Just a few notes by way of theological analysis of this anonymous medieval hymn: It is a prayer about salvation by union with Christ, and its poetic strategy is to itemize the elements of Christ’s death and address them. It lists Christ’s soul, body, blood, water from his side [aqua lateris Christi], and passion, and to each of these it correlates a benefit: sanctification, salvation, refreshing, cleansing, strength.
One might object to the strategy of dividing up the aspects of Christ in this way, and speaking to them as if personifying them.
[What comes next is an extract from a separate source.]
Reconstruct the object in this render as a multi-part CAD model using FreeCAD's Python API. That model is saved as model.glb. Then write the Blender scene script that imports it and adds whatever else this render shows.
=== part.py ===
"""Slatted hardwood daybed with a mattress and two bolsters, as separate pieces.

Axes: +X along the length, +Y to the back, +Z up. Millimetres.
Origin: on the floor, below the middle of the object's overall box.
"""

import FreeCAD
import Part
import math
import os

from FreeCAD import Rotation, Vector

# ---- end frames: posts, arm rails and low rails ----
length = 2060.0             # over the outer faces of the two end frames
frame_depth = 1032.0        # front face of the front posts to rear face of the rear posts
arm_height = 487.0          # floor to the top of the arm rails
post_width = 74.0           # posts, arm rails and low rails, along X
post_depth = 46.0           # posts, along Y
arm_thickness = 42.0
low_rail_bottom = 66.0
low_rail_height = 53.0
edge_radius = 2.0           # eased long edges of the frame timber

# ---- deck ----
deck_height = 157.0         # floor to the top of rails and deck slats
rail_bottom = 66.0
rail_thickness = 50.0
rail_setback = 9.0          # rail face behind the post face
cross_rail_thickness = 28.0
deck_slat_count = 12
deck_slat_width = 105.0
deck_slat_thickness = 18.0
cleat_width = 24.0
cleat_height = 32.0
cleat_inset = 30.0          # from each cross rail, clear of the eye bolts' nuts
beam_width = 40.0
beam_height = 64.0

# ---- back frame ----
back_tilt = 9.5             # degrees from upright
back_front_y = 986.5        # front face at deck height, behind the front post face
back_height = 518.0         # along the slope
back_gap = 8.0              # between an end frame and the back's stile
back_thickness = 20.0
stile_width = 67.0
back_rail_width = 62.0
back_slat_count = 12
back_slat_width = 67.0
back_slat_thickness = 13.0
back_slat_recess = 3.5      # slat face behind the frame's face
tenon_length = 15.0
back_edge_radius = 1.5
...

But (1) the point of distinguishing them poetically is to gain a sense of the comprehensiveness of total salvation in Christ, (2) personification is less offensive to you the more poetically minded you are, so O soul! grow more poetic, and (3) this objection wouldn’t be particularly Protestant at any rate.
The itemize-and-address strategy gives way, after five lines, to a direct prayer to Jesus, and then a compelling petition for Jesus to make himself the hiding place of those he saves: “O good Jesus, hear me. Within Thy wounds, hide me.” There could hardly be a stronger or more personal sense of union with Christ. And the final lines look forward to hearing Christ’s own voice summon us into eternal praise. If the opening lines seem to dis-member Christ into impersonal personifications, the final lines are relentlessly personal and interpersonal.
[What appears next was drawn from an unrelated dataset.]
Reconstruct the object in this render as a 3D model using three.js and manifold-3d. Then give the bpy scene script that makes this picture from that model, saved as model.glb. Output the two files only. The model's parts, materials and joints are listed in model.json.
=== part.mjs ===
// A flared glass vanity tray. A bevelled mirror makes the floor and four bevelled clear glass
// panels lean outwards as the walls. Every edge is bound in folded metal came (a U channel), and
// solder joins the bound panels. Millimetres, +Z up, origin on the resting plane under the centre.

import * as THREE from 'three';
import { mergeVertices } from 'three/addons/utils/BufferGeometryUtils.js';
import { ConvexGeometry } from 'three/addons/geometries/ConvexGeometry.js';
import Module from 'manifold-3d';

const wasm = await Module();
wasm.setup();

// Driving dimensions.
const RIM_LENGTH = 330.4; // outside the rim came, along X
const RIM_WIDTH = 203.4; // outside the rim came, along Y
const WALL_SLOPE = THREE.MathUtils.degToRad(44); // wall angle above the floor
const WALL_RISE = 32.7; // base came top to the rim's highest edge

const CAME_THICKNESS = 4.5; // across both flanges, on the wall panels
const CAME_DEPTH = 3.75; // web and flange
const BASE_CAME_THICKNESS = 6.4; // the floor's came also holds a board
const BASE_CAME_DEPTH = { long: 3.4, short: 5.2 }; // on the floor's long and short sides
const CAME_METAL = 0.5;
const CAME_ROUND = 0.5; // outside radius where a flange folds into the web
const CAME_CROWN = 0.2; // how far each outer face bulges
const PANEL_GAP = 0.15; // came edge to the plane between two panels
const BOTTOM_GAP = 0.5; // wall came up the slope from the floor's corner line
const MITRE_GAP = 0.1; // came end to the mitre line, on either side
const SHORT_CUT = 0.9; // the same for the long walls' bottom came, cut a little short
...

On “Inebriate me,” since it would be eccentric to list drunkenness as a benefit alongside salvation and cleansing, I think it’s best to take it in the sense of a overflowing or exhilarating. I don’t know the range of uses of the Latin inebria, but the OED lists the 1610 Douay Bible’s Psalm 65:9 as “Thou hast visited the earth, and hast inebriated it.”
The concrete nouns of the opening lines (body, blood, water from the side) certainly function well in the context of the Lord’s Supper. The prayer is well placed as a eucharistic hymn, where the body and blood of the prayer, and the body and blood of communion with Christ can recirculate the meaning of salvation in Christ.